Но обжорством и пьянством буйство на Святки не ограничивалось. И дело здесь не только в гаданиях или колядках. Святки не зря называли русским карнавалом - в эти две недели на Москве разворачивались такие действа, что куда там Камасутре. В святочные вечера московская молодёжь собиралась большими компаниями: "мужие и юноше с жёнами и девками ходят по улицам и к бесовским песням многие сквернословия присовокупляют, и плясания творя на разжжение блудных нечистот и утех..." А в "жировой", то есть специально предназначенной для вечеринки избе, творился полный беспредел. Снимались всякие ограничения на "блудные утехи", "свальный грех" считался в порядке вещей, но особо пылких подстерегала опасность: иной раз мужику случалось утащить в сени целоваться чернобровую девицу, а та на поверку оказывалась переодетым парнем.

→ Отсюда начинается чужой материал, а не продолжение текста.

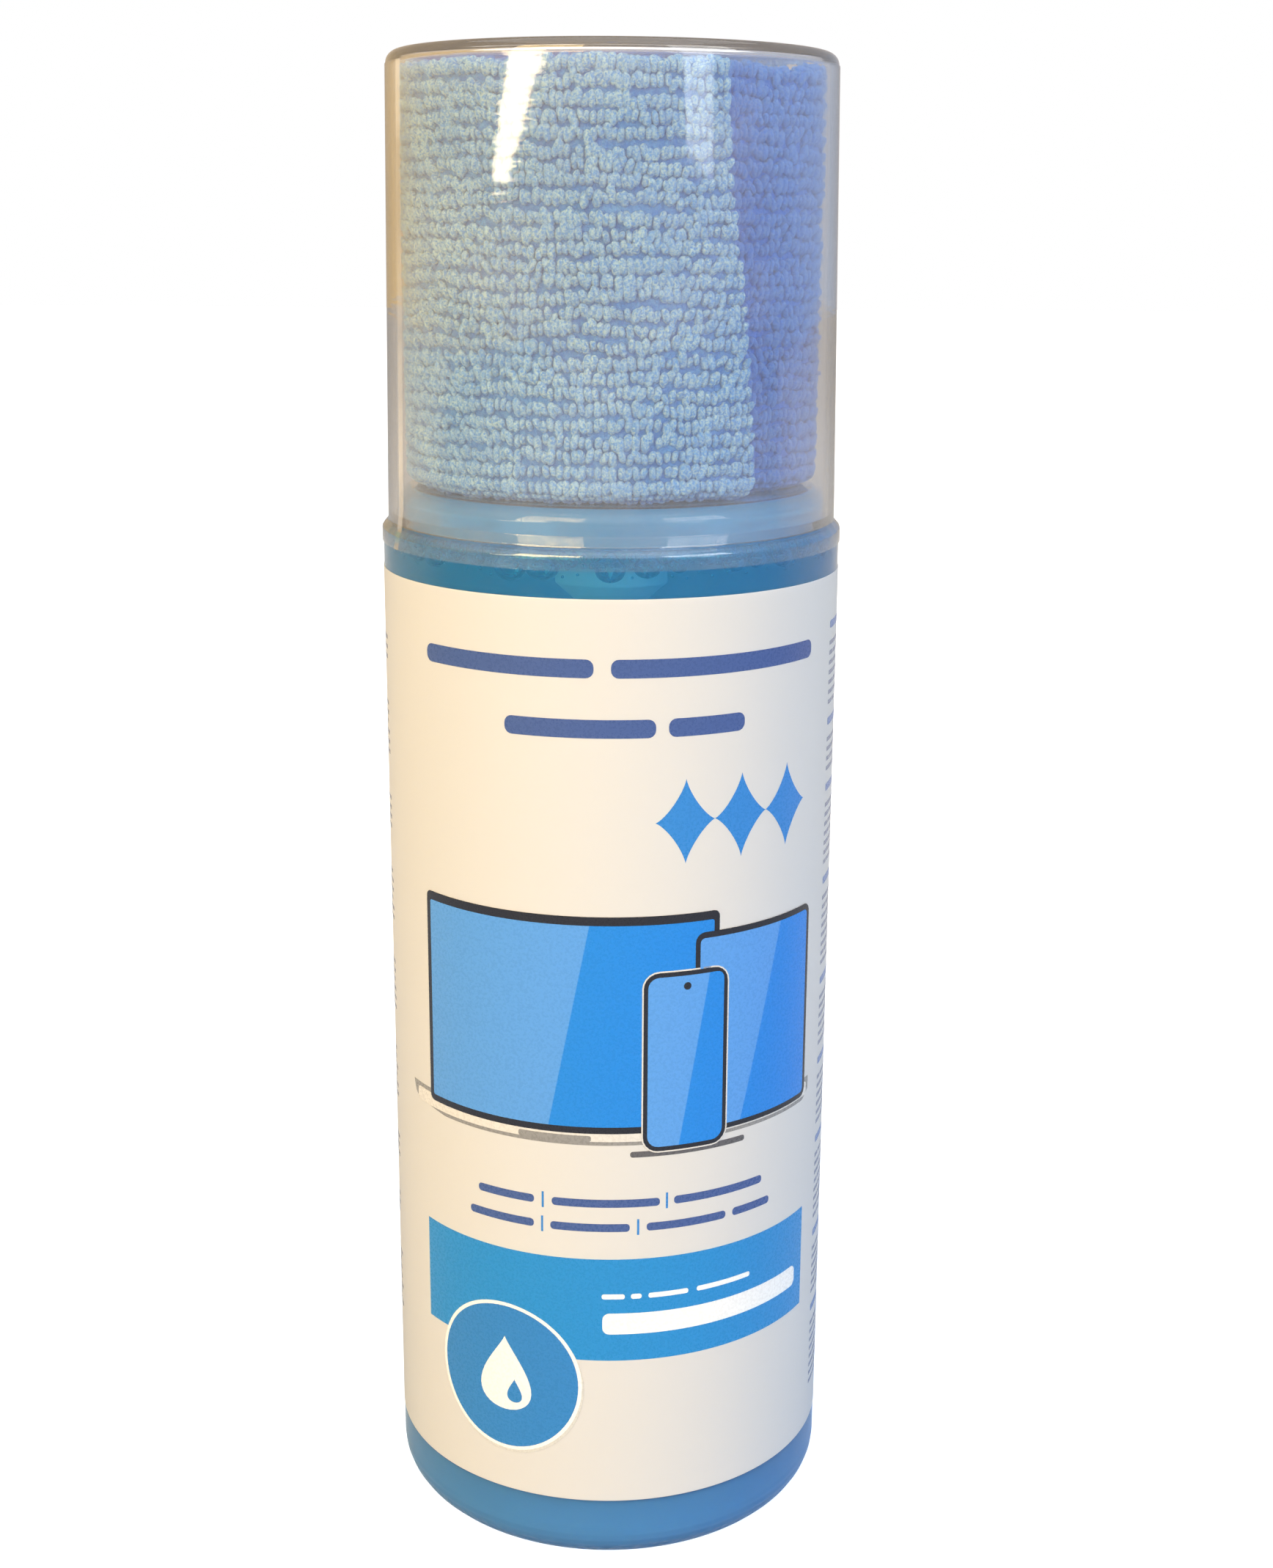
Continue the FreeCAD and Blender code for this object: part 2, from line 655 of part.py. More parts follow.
def make_spray_head():
    """Push button with a dished finger rest, a socket for the stem and a nozzle pocket."""
    rest_radius = D.head_radius - D.head_edge
    dish = dome_radius(rest_radius, D.head_dish)
    corners = (
        (ZERO, D.riser_top),
        (D.riser_radius, D.riser_top),
        (D.riser_radius, D.head_socket_top),
        (D.head_socket, D.head_socket_top),
        (D.head_socket, D.head_hub_bottom),
        (D.head_hub, D.head_hub_bottom),
        (D.head_hub, D.head_ceiling),
        (D.head_skirt, D.head_ceiling),
        (D.head_skirt, D.head_bottom),
        (D.head_radius, D.head_bottom),
        (D.head_radius, D.head_top - D.head_edge, (D.head_edge, -1)),
        (rest_radius, D.head_top, (dish, 1)),
        (ZERO, D.head_top - D.head_dish),
    )
    body = turned("actuator", corners)
    cut_towards_front(body, "cross_channel", ZERO, D.nozzle_back, D.cross_radius)
    pocket_depth = D.head_radius - D.nozzle_floor + D.head_edge
    cut_towards_front(body, "nozzle_pocket", D.nozzle_floor, pocket_depth, D.nozzle_pocket)


def cut_towards_front(body, name, start, depth, radius):
    """A round pocket at the nozzle's height that runs from the distance start towards -Y."""
    before = body.Shape.Volume
    sketch = circle_sketch(body, name + "_circle", "XZ_Plane", ZERO, D.nozzle_level, radius)
    if start is not ZERO:
        sketch.setExpression("AttachmentOffset.Base.z", start.text)
    pocket = body.newObject("PartDesign::Pocket", name)
    pocket.Profile = sketch
    pocket.Reversed = True
    pocket.setExpression("Length", depth.text)
    DOC.recompute()
    if body.Shape.Volume >= before:
        raise RuntimeError(f"{name} cuts nothing")


def make_nozzle():
    """Nozzle insert with a swirl chamber, an orifice and a countersunk mouth."""
    back = ZERO - D.nozzle_back
    front = ZERO - D.nozzle_front
    swirl_end = ZERO - D.nozzle_swirl_end
    cone_floor = front + D.nozzle_cone_depth
    corners = (
        (D.nozzle_swirl, back),
        (D.nozzle_swirl, swirl_end),
        (D.nozzle_orifice, swirl_end),
        (D.nozzle_orifice, cone_floor),
        (D.nozzle_cone, front),
        (D.nozzle_radius, front),
        (D.nozzle_radius, back),
    )
    body = turned("nozzle_insert", corners, role="XY_Plane")
    body.setExpression("Placement.Base.z", D.nozzle_level.text)


def cap_outer(level):
    """Outer radius of the tapered overcap at a height."""
    taper = (D.cap_rim_radius - D.cap_top_radius) / (D.cap_top - D.cap_rim)
    return D.cap_rim_radius - taper * (level - D.cap_rim)


def make_overcap():
    """Clear tapered cap, closed at the top, with a lead-in chamfer at its rim."""
    lead_top = D.cap_rim + D.cap_lead_height
    ceiling = D.cap_top - D.cap_roof
    edge_level = D.cap_top - D.cap_edge
    inner_edge_level = ceiling - D.cap_inner_edge
    top_inner = cap_outer(inner_edge_level) - D.cap_wall
    corners = (
        (D.cap_rim_radius - D.cap_wall + D.cap_lead, D.cap_rim),
        (D.cap_rim_radius, D.cap_rim),
        (cap_outer(edge_level), edge_level, (D.cap_edge, -1)),
        (cap_outer(edge_level) - D.cap_edge, D.cap_top),
        (ZERO, D.cap_top),
        (ZERO, ceiling),
        (top_inner - D.cap_inner_edge, ceiling, (D.cap_inner_edge, 1)),
        (top_inner, inner_edge_level),
        (cap_outer(lead_top) - D.cap_wall, lead_top),
    )
    turned("overcap", corners)


def make_film():
    """Clear shrink film over the joint of bottle and overcap and up the overcap's side."""
    body_radius = D.bottle_radius + D.film_body_gap
    foot = cap_outer(D.film_meets_cap) + D.film_gap
    head = cap_outer(D.film_top) + D.film_gap
    corners = (
        (body_radius, D.film_bottom),
        (body_radius + D.film_thickness, D.film_bottom),
        (body_radius + D.film_thickness, D.film_neck),
        (foot + D.film_thickness, D.film_meets_cap),
        (head + D.film_thickness, D.film_top),
        (head, D.film_top),
        (foot, D.film_meets_cap),
        (body_radius, D.film_neck),
    )
    turned("tamper_film", corners)


def make_cloth():
    """Space of the cloth: folded to a strip and rolled round the pump inside the overcap."""
    inner = D.cloth_inner + D.cloth_edge
    outer = D.cloth_outer - D.cloth_edge
    low = D.cloth_bottom + D.cloth_edge
    high = D.cloth_top - D.cloth_edge
    bend = (D.cloth_edge, -1)
    corners = (
        (inner, D.cloth_bottom),
        (outer, D.cloth_bottom, bend),
        (D.cloth_outer, low),
        (D.cloth_outer, high, bend),
        (outer, D.cloth_top),
        (inner, D.cloth_top, bend),
        (D.cloth_inner, high),
        (D.cloth_inner, low, bend),
    )
    turned("microfiber_cloth", corners)


def check_and_write():
    """Refuse failed objects and bad shapes, then write one STEP file for each node."""
    DOC.recompute()
    for item in DOC.Objects:
        if "Invalid" in item.State or "Error" in item.State:
            raise RuntimeError(f"{item.Label} failed: {item.State}")
    for node in NODES:
        if node.Shape.isNull() or not node.Shape.isValid() or not node.Shape.Solids:
            raise RuntimeError(f"{node.Label} has a bad shape")
    os.makedirs("parts", exist_ok=True)
    for node in NODES:
        node.Shape.exportStep(os.path.join("parts", node.Label + ".step"))
        volume = node.Shape.Volume / 1000.0
        print(f"{node.Label}: {len(node.Shape.Solids)} solid, {volume:.3f} cm3")


fill_sheet()
make_bottle()
make_label()
make_liquid()
make_closure()
make_gasket()
make_housing()
make_stem_guide()
make_dip_tube()
make_ball()
make_stem()
make_stem_core()
make_piston()
make_springs()
make_spray_head()
make_nozzle()
make_overcap()
make_film()
make_cloth()
check_and_write()
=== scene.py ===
import math
import random

import bmesh
import bpy
from mathutils import Matrix, Vector
from mathutils.noise import noise


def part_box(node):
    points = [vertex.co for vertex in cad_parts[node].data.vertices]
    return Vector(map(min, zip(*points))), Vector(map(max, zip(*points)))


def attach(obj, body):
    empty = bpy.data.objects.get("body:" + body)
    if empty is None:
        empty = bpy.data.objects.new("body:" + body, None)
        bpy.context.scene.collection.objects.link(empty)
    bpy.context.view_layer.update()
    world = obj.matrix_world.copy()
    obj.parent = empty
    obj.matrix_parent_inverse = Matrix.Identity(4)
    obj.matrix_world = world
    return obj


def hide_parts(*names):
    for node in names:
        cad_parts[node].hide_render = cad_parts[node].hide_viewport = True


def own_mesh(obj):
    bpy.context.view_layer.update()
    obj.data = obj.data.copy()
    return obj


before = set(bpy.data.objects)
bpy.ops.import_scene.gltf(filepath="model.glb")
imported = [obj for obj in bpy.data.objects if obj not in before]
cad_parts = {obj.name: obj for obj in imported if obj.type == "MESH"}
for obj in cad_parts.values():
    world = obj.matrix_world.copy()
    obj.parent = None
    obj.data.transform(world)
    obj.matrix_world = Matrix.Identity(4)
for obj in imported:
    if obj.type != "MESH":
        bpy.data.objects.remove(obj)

# The looks of a pump spray bottle of blue cleaning liquid: blown bottle, wrap label with its
# print, clear overcap with a shrink film, a rolled terry cloth, and the pump inside the cloth.
#
# Lengths are millimetres, and MM turns them into metres; materials, stage, lights and camera are
# in metres throughout.  Angles round the bottle start at the front, which faces -Y, and grow
# towards +X.

MM = 0.001
TURN = 2 * math.pi
SEGMENTS = 256
ARC_STEPS = 7
CREASE = math.radians(32)
AXIS_LIMIT = 1e-6
THREAD_FOOT = 0.85
THREAD_CREST = 0.35

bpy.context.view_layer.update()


# ---- measures from the CAD model


def measure(node):
    """Outer radius, bottom and top of a round CAD node."""
    low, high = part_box(node)
    return high.x / MM, low.z / MM, high.z / MM


BOTTLE_RADIUS, FLOOR_LEVEL, NECK_TOP = measure("bottle")
LABEL_RADIUS, LABEL_BOTTOM, LABEL_TOP = measure("wrap_label")
LIQUID_TOP = measure("cleaning_liquid")[2]
CLOSURE_BOTTOM, CLOSURE_TOP = measure("closure")[1:]
HEAD_BOTTOM, HEAD_TOP = measure("actuator")[1:]
CAP_RADIUS, CAP_BOTTOM, CAP_TOP = measure("overcap")
FILM_RADIUS, FILM_BOTTOM, FILM_TOP = measure("tamper_film")
SPRING_BOTTOM, SPRING_TOP = measure("return_spring")[1:]
NOZZLE_LEVEL = sum(measure("nozzle_insert")[1:]) / 2


# ---- mesh tools


def smooth_step(value):
    """0 below 0, 1 above 1, and a smooth rise between them."""
    value = min(max(value, 0.0), 1.0)
    return value * value * (3 - 2 * value)


def round_the_bottle(radius, angle, height):
    """The point at an angle from the front, in millimetres."""
    return radius * math.sin(angle), -radius * math.cos(angle), height


def rounded(corners, steps=ARC_STEPS):
    """Points of a closed outline; a corner (x, y, radius) gets an arc, and (x, y) stays sharp."""
    points = []
    for index, corner in enumerate(corners):
        here = Vector(corner[:2])
        if len(corner) == 2:
            points.append(tuple(here))
            continue
        before = Vector(corners[index - 1][:2]) - here
        after = Vector(corners[(index + 1) % len(corners)][:2]) - here
        half = before.angle(after) / 2
        reach = min(corner[2] / math.tan(half), before.length * 0.49, after.length * 0.49)
        before.normalize()
        after.normalize()
        middle = here + (before + after).normalized() * reach / math.cos(half)
        first = here + before * reach - middle
        last = here + after * reach - middle
        sweep = first.angle(last)
        for step in range(steps + 1):
            share = step / steps
            spoke = first * math.sin((1 - share) * sweep) + last * math.sin(share * sweep)
            points.append(tuple(middle + spoke / math.sin(sweep)))
    return points


def dome(half_width, height, steps=12):
    """Points (radius, height) of a shallow dome, from its middle to just before its rim."""
    big = (half_width ** 2 + height ** 2) / (2 * height)
    radii = [half_width * step / steps for step in range(steps)]
    return [(r, height - big + math.sqrt(big ** 2 - r ** 2)) for r in radii]


def held(outline, near=0.2):
    """The outline with points added close to the ends of its long runs, which then shade flat."""
    points = []
    for start, end in zip(outline, outline[1:] + outline[:1]):
        points.append(start)
        run = Vector(end) - Vector(start)
        on_axis = max(start[0], end[0]) < AXIS_LIMIT
        if run.length > near * 5 and not on_axis:
            step = run.normalized() * near
            points.append(tuple(Vector(start) + step))
            points.append(tuple(Vector(end) - step))
    return points


def lathe(profile, steps=SEGMENTS, shape=None):
    """Points and faces of a closed profile turned round the upright axis.

    shape(radius, height, angle) may give a point another radius."""
    points = []
    rings = []
    for radius, height in held(profile):
        first = len(points)
        if radius < AXIS_LIMIT:
            rings.append([first] * steps)
            points.append((0.0, 0.0, height))
            continue
        rings.append(list(range(first, first + steps)))
        for step in range(steps):
            angle = TURN * step / steps
            reach = shape(radius, height, angle) if shape else radius
            points.append(round_the_bottle(reach, angle, height))
    faces = []
    for near, far in zip(rings, rings[1:] + rings[:1]):
        for step in range(steps):
            turn = (step + 1) % steps
            loop = (near[step], near[turn], far[turn], far[step])
            face = list(dict.fromkeys(loop))
            if len(face) > 2:
                faces.append(face)
    return points, faces


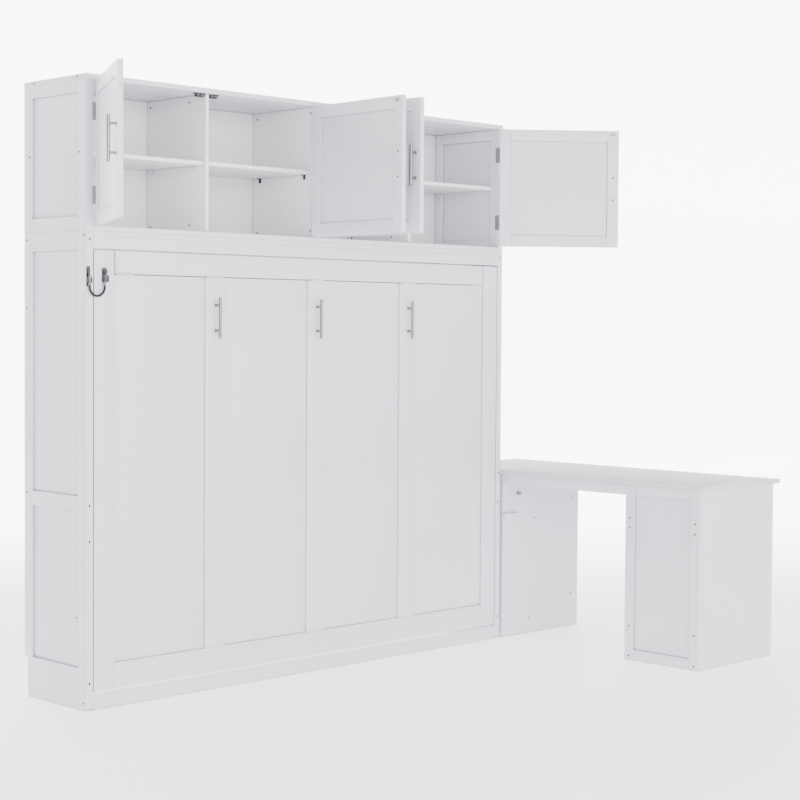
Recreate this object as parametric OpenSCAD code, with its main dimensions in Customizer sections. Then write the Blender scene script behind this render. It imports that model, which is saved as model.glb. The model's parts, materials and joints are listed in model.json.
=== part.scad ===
// Horizontal wall bed with an overhead cabinet and a side desk.
// Millimetres. X runs along the wall, Y from the room to the wall, Z up.
// Origin: floor, cabinet front plane, middle of the cabinet's width.

/* [Cabinet] */
// Outside width of the cabinet
cab_w = 2210; // [2190:1:2260]
// Depth of the cabinet
cab_d = 396; // [392:1:440]
// Height of the lower cabinet
low_h = 1720; // [1712:1:1760]
// Height of the overhead cabinet
up_h = 556; // [520:1:600]
// Thickness of the side frames
side_t = 30; // [28:1:32]
// Thickness of the boards
board_t = 18; // [16:1:18]
// Width of the side stiles
side_stile = 50; // [40:1:60]
// Depth of the notch that clears the skirting board
notch_d = 22; // [10:1:24]
// Height of the notch that clears the skirting board
notch_h = 146; // [80:1:150]

/* [Bed] */
// Thickness of the bed front's frame
front_t = 20; // [18:1:20]
// Gap around the bed front
front_gap = 4; // [3:1:5]
// Bottom edge of the bed front
front_z0 = 65; // [64:1:66]
// Top edge of the bed front
front_z1 = 1652; // [1648:1:1653]
// Width of the end stiles
end_stile = 88; // [80:1:96]
// Width of the middle stiles
mid_stile = 98; // [90:1:104]
// Width of the bottom rail
foot_rail = 96; // [90:1:104]
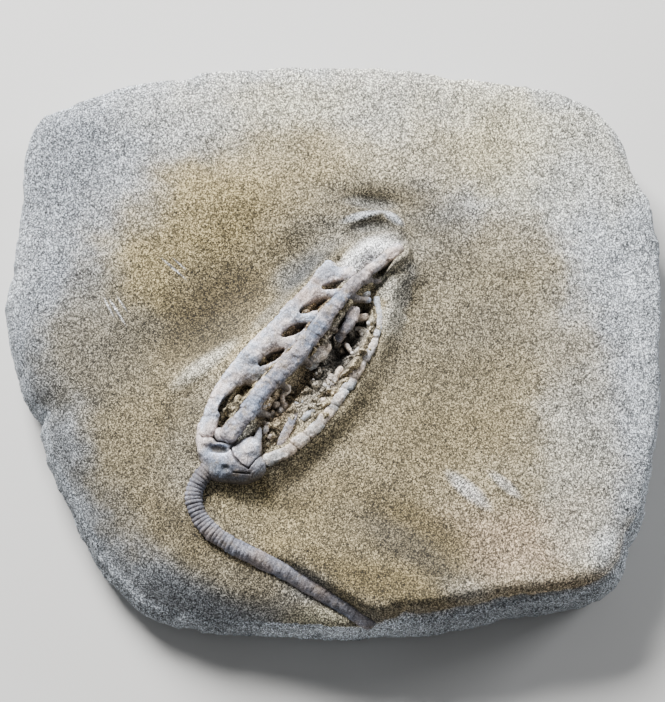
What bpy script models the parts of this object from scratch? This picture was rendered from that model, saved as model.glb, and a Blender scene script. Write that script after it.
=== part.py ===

Правда, реальной содомии не допускалось - над проколовшимися смеялись и набивали штаны снегом, а подставные "девицы" садились на место, ожидая очередного захмелевшего гостя.

Тащи на крышу сани!

ОТНОСИТЕЛЬНО чинные "христославцы", ходившие колядовать со звездой и хорошо знакомые нам по произведениям Гоголя, существовали только в Малороссии. Московские святочные забавы были гораздо круче привнесённых из католической Европы благостных представлений с волхвами и пастухами в рождественских вертепах. В порядке вещей было залить в печную трубу пару-тройку вёдер холодной воды, затащить на крышу избы сани или таранить избу специально припасённым бревном, норовя попасть в красный угол, да так, чтобы иконы повалились на пол. А вместо отроков-псалмопевцев в дома вваливалась пьяная толпа в страшных "харях" (масках, см. фото) и устраивала дебош. Большим любителем таких забав был Пётр I, который, если верить источникам, сильно обижался, если ряженым не выставляли угощения или хозяева корчили кислые мины: "На Святки князя Белосельского за строптивость раздели нагишом и голым его гузном били куриные яйца в лохани, а боярина Мясного надували мехами в задний проход, отчего тот вскорости и помер". Но, как правило, дебош обходился без членовредительства - одной битой посудой и мелким воровством. Да и то наворованным во время Святок нельзя было пользоваться в хозяйстве, а полагалось пропить до Крещения.

Мало-помалу языческий святочный разгул принимал в Москве цивилизованные формы. Аристократия больше не опасалась за целость куриных яиц - государи уже не имели обыкновения вламываться в дома. Вошли в моду святочные домашние спектакли - на Святки 1829 г. у московского губернатора в роли сестры Дидоны блистала Натали Гончарова. Простой люд довольствовался балаганной классикой - в самом начале хита народной драматургии "Повесть о царе Максимильяне и его сыне Адольфе" выходил мужик с мочальной бородой и объявлял: "Я - паршивая собака царь Максимильян!", и добродушные москвичи награждали актера аплодисментами и водкой. Немного позже, уже к концу XIX в. в московских балаганах ставили кроме "Максимильяна" и такие шикарные спектакли, как "Московский купец на шаре поднялся и к диким в плен на остров попался" и "Суматоха в булочной, или Наказанные ловеласы". Но это уже было на излёте святочных традиций.

А сейчас максимум, на который способны москвичи, - тяпнуть водки, закусить селёдкой под шубой и "дурить" на старый Новый год.